The ever-changing future of wireless communications

Australian Radio Communications Industry Association

By Ian Miller, Executive Officer, Australian Radio Communications Industry Association (ARCIA) Inc.
Monday, 01 November, 2021


The ever-changing future of wireless communications

In my role as the Executive Officer of ARCIA, I am exposed to many different aspects of the radio communications industry or, as many now prefer, the wireless communications industry. With my background going back to the time of valves and the introduction of transistors, I probably relate to change more than many.

Recently Hamish Duff, the President of ARCIA, gave a talk at an ARCIA Lunchtime Learning session about the changes in our industry and what the future might hold. As Hamish was preparing his information it struck both of us that almost as fast as you could try to define technology advances, they were already being updated. It is only around a decade ago that digital radio systems were being introduced into our commercial radio markets, yet in that time we have learned that, like the telephony markets, it is the applications that can be used over the digital platforms that open new opportunities.

In the modern world everyone wants to be connected as much as possible — it would be unusual to find a communications system today that does not have at least some form of location capability. Of course, historical two-way radio systems are now also having interfaces to the LTE services of our public carriers through many and varied ‘apps’, plus other devices are also interconnected with technologies like the Internet of Things (IoT).

Many years ago, Sir Angus Tait made the observation that two-way radio would be around for many years, that mobile phones and other technologies would not quickly replace the one-to-many calling features of two-way radio.

That foresight from Sir Angus has held true and, in fact, in the modern world the technologies often are not competing, they are complementing each other. While mobile phones can have applications to be able to talk directly into IP-connected two-way radio systems and vice versa, it is perhaps the devices designed to work on both systems that are now the newer technology. In fact, Tait have recently released products that work as two-way radio devices yet, on losing communications with the radio network, simply switch to an LTE SIM and continue communicating — everything old is new again.

With the development of the Long Term Evolution (LTE) technology for wireless broadband, there have also been the pundits that have forecast the end of traditional radio communications systems and the following demise of the radio dealers who supply and support that sector. The opposite, however, is occurring where many industries are seeing the wireless broadband (WBB) offered by the public carriers does not meet their requirements and they need alternatives.

In a recent paper from the AgriTech Working Group from the Australian Broadband Advisory Council (ABAC) it was defined that because the public carriers coverage template is based on towns and major roads, there are many locations where coverage over the farmers’ paddocks is so poor that they cannot get the benefits of WBB to increase productivity. This is seen as a serious issue for the agriculture sector and there needs to be a solution. From examples in the document, plus others as a result of my own enquiries, it would seem that some farmers are spending in excess of $100,000 trying to find ways to get WBB coverage of their farms.

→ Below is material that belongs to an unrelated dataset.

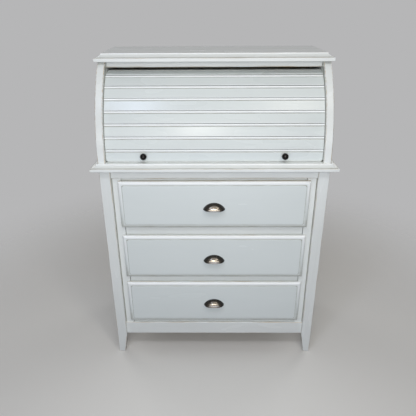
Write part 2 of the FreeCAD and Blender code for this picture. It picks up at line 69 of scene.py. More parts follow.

Of course, this is a potential application for private LTE systems, with the amount that farmers are paying unsuccessfully to get coverage putting such systems into the viable economical alternative category. The main problem with private LTE systems has been the lack of suitable spectrum; however, a recent enquiry by the ACCC to respond to the ACMA regarding allocation limits in remote areas gave ARCIA the chance to point out that there is still potential demand for private LTE systems, maybe even on some of the large pastoral holdings in those remote areas.

For several years now ARCIA have been pressing the ACMA to recognise the need and make spectrum available in a suitable format for private LTE services, a long and hard battle so far and still with no positive outcome, although we are hopeful that the attitudes are changing. In this present financial year the ACMA are conducting some research into the private LTE market to help determine their future spectrum planning options.

The main issue to date had been that, as private LTE is an unknown market and most people just think that the public carriers will provide the services, there has not really been any lobbying power to press the spectrum case.

ARCIA has recognised that many of the potential users of private LTE services are already clients of the radio communications industry — we supply and maintain their existing communications systems. With that in mind, it has been our association and our members who have been trying to raise the flags to get the spectrum issues addressed. Over recent months ARCIA has responded to not only the ACCC enquiry, but also a couple of ACMA discussion papers that could potentially open up the spectrum availability for private systems.

So, for this grumpy old man, after having spent many years in the radio industry and having discovered just how much it is critical to daily life, it is comforting to see that our industry can survive for many years to come. To those young people just starting their careers in radio, you can be assured that you can have a lifetime career in this great industry.

Grasp the future, it is strong and our industry is essential.